Forms more real than living man,
Nurslings of immortality.

      And yet who could have brought the bees, the lake, the sun, the bloom, more perfectly before us than that picture does? Shelley's concept of poetry is undoubtedly the product of a genuine urge for beauty: In The Poet's Dream, Shelley speaks for himself and out of his own experience showing how beautiful things were, indeed to him prophetic of a nobler life because of their beauty, and how he could transform that beauty into the music of his verse, so that nothing of what he had seen remained in it except beauty.


      LI. 1-13. On a poet's lips.....Nurslings of immortality. The Spirit whose dwelling-place is the dim cave of human thought, slept in the cradle of the lips of a poet. The poet's respiration, sweet and fragrant as it was, acted as a lullaby to the spirit. There he dreamt sweet dreams as one who is versed in the lore of love might dream. The poet does not find, nor does he care to have, the joys of this world of realities, because they fail to give delight to his mind; but he finds his joy in his world of imagination, which he peoples with aerial beings in whose company and in whose caresses lies all his delight. The poet will gaze from early morning to sunset on the reflection of the sunlight on the bosom of the lake shedding its luster on the golden bees that feed on the flowers of the ivy; but because his business is not to copy nature, he looks even at such beautiful objects of nature in a heedless manner. He need not perceive the actual sights and sounds of nature; for out of his half-heeded, vague impressions, he is able to create an ideal world of beauty, full of things that are less unsubstantial than human beings and not liable to decay and death. These immortal creations, the airy nothings to which he gives a local habitation and a name, are bequeathed to posterity and are cherished for ever. Hence, they are more real than the earthly things, and they are immortal.

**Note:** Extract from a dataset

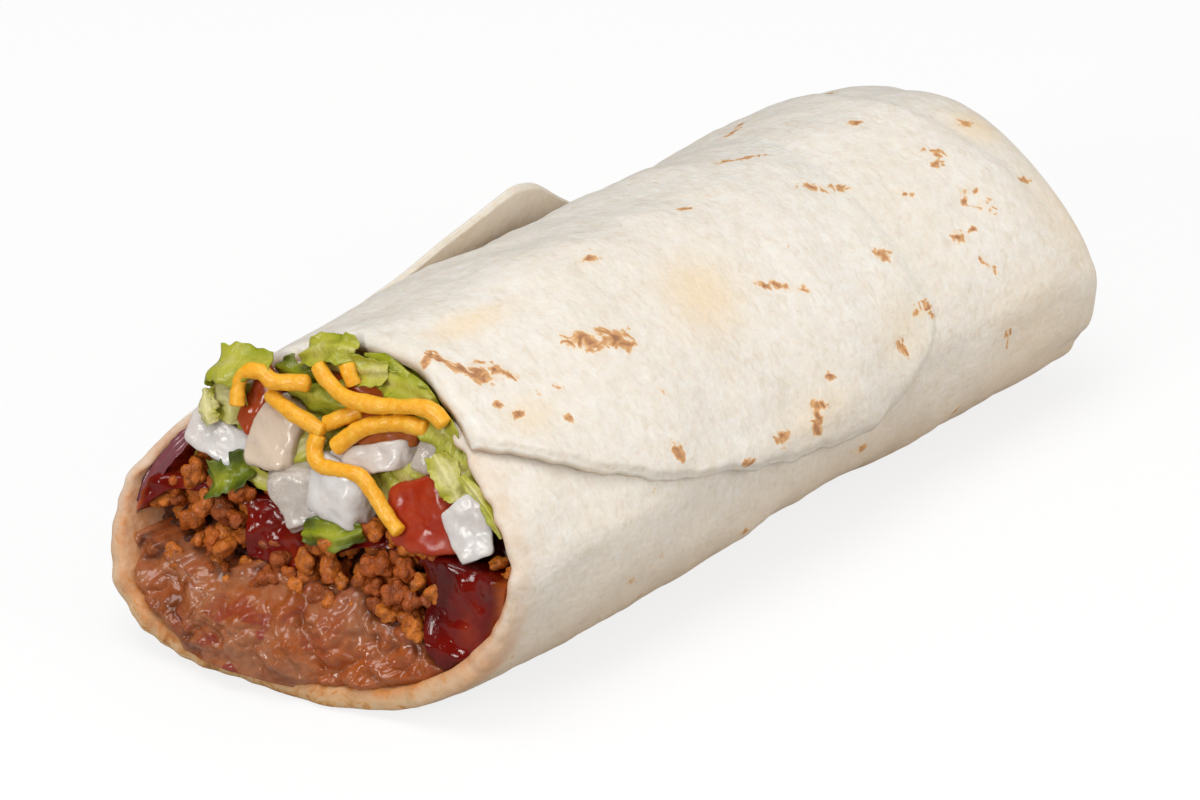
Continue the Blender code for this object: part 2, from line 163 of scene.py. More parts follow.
# toasted spots: x in mm, angle, length and width in mm, turn in degrees (down the near side), strength
TOASTED = (
    (-29, 121.5, 4.4, 1.9, 30, 0.98), (-24, 124.5, 4.0, 1.8, 32, 1.12), (-53, 104, 2.6, 0.9, -20, 1.12),
    (-51.6, 107, 2.0, 0.8, 50, 1.10), (-50.4, 111, 2.4, 1.1, 40, 1.10), (-48.4, 115.5, 2.8, 1.6, 35, 1.02),
    (-46, 116, 2.6, 1.4, 20, 0.96), (-46.6, 112, 1.5, 0.7, 10, 0.95), (-44, 119, 2.2, 0.8, 30, 0.90),
    (-49, 124.5, 0.9, 0.8, 0, 1.05), (-47.5, 129, 1.5, 0.8, 0, 1.05), (-25, 158, 2.3, 1.3, 70, 1.10),
    (-3, 173, 2.3, 1.9, 20, 1.02), (6.4, 168.5, 2.2, 1.2, 40, 1.12), (5.4, 172, 2.6, 1.0, 85, 1.12),
    (4.4, 176.5, 2.0, 1.3, 70, 1.02), (34, 137, 2.0, 1.4, 15, 1.08), (50, 142, 1.5, 1.3, 40, 1.20),
    (53.4, 142, 1.4, 0.6, 0, 0.90), (35, 157, 1.4, 1.2, 60, 1.05), (37.4, 158.5, 2.4, 0.9, 75, 1.00),
    (29, 166, 3.2, 1.1, 75, 0.98), (33, 111, 2.6, 1.0, 42, 1.00), (37, 114, 2.4, 0.9, 30, 1.02),
    (57, 131, 0.9, 0.8, 0, 1.05), (59, 132.5, 0.8, 0.8, 0, 1.05), (60, 136, 0.8, 0.9, 0, 1.05),
    (57.4, 137, 0.9, 0.8, 0, 1.05), (59.6, 139.5, 1.0, 0.8, 0, 1.0), (55.6, 134, 1.2, 0.7, 0, 0.95),
    (58, 118, 2.4, 1.1, 30, 0.98), (56, 121, 1.6, 0.8, 20, 0.92), (51, 94, 1.9, 1.0, 20, 1.05),
    (-16, 100, 3.0, 1.1, 4, 0.98), (9, 98, 2.6, 0.7, 24, 0.98), (-14, 96, 0.9, 0.5, 0, 0.90),
    (9, 129, 2.2, 0.7, 40, 0.92), (12, 132, 2.6, 0.9, 42, 0.96), (15, 135.5, 1.2, 0.8, 40, 0.94),
    (26, 79, 3.0, 0.7, 15, 0.96), (30, 82, 3.2, 0.8, 30, 0.94), (33, 85, 2.0, 0.7, 20, 0.92),
    (42, 55, 3.4, 1.1, 0, 0.92), (46, 51, 1.8, 0.8, 0, 0.95), (-57, 98, 0.9, 0.7, 0, 1.0),
    (52, 152, 1.2, 0.6, 70, 0.92), (53.4, 156, 1.6, 0.6, 75, 0.90), (54, 184, 2.6, 0.8, 75, 0.92),
    (72, 133, 2.6, 0.8, 10, 0.88), (70, 110, 2.2, 1.6, 0, 0.84), (46, 124, 2.2, 0.7, 35, 0.94),
    (-12, 175, 1.9, 1.0, 20, 0.95), (-14, 177, 1.0, 0.7, 0, 0.9), (11, 161, 1.0, 1.1, 0, 0.95),
    (-40, 136, 0.9, 0.9, 0, 0.98), (-22, 142, 0.7, 0.8, 0, 0.95), (-38, 128, 0.8, 0.7, 0, 0.9),
    (-36, 196, 2.4, 1.2, 60, 0.90), (-30, 215, 1.4, 1.0, 0, 0.90), (20, 200, 2.4, 1.4, 20, 0.90),
    (-60, 204, 1.8, 0.8, 60, 0.90), (-8, 206, 1.8, 1.0, 10, 0.86), (44, 205, 2.2, 1.4, 0, 0.88),
    (-30, 14, 3.2, 1.6, 15, 0.98), (-33, 20, 1.8, 1.0, 0, 0.92), (4, 8, 2.6, 2.0, 70, 1.02),
    (34, 24, 3.6, 1.5, 10, 1.00), (38, 30, 1.6, 1.0, 10, 0.94), (18, 345, 3.0, 2.0, 0, 0.98),
    (-48, 350, 2.4, 1.4, 30, 0.96), (58, 2, 2.2, 2.4, 0, 1.02), (61, 10, 1.6, 1.2, 0, 0.95),
    (-10, 42, 2.2, 1.2, 0, 0.95), (62, 62, 2.2, 1.4, 40, 0.98), (48, 330, 2.0, 1.8, 0, 0.96),
    (-66, 12, 1.4, 1.0, 0, 0.94), (-20, 330, 2.4, 1.8, 30, 0.96), (12, 55, 1.2, 0.9, 0, 0.95),
)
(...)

      L. 1. On a poet's lips—The home of this Spirit, which sings this song to soothe the heart of the tired Prometheus, is the dim cave of human thought. Symbolically the Spirit is the embodiment of poetic inspiration. L. 2. Dreaming like a love adept—A poet, who is well-versed in the secret of Love, lives constantly in the world of dreams and fancies. (Love-adept—one skilled in loving; i.e., a lover). L. 3. In the sound...kept—The poet breathes in an atmosphere of sweet rhythm and melody. L. 4. Nor seeks nor finds—The poet does not seek nor find his joys in the ordinary and mundane pleasures and delights of life. L. 5. Feeds on aerial kisses—But the poet finds his enjoyment in a visionary world, in the midst of his beloved phantoms and caressed by them. (Aerial—visionary i.e., the kisses of imaginary beings, like the lady in Dream of the Unknown). L. 6. Of shapes.....wildernesses—Of phantoms with which his imagination is peopled. The mind is compared to a wilderness of intricate paths, wide as the universe. L. 7. He will watch.....gloom—The poet will gaze at nature from morning to evening but not with a view to imitate it. L. 8-9. The lake reflected sun....ivy-bloom—The reflection of the sun's light on the surface of the lake casting its gleam on the bees which feed on the blooms of the ivy. The poet draws his inspiration from the world of Nature. The yellow bees in the ivy-bloom—Honey-bees sucking honey from the bloomed flowers of the ivy. L. 10. Nor heed nor see—The poet looks at nature in a halfheedless manner, so that nature cannot influence his feelings, but his feelings color the aspect of nature for him. These lines precisely indicate the difference between Wordsworth's manner of observing nature and Shelley's. L. 11. But from....he can—Out of this derived inspiration, the poet will be able to create beings less unsubstantial than the human beings who are mortal; but his creations are immortal. L. 12. Forms more real—They are more real means, they are immortal, and what is immortal and eternal is more real than what is mortal and transient. L. 13. Nurslings of immortality—i.e., immortal creations. The things of the physical world are transient and fleeting; but the poetic ideas and ideals are immortal and last for ever. Hence they are "Nurslings of Immortality."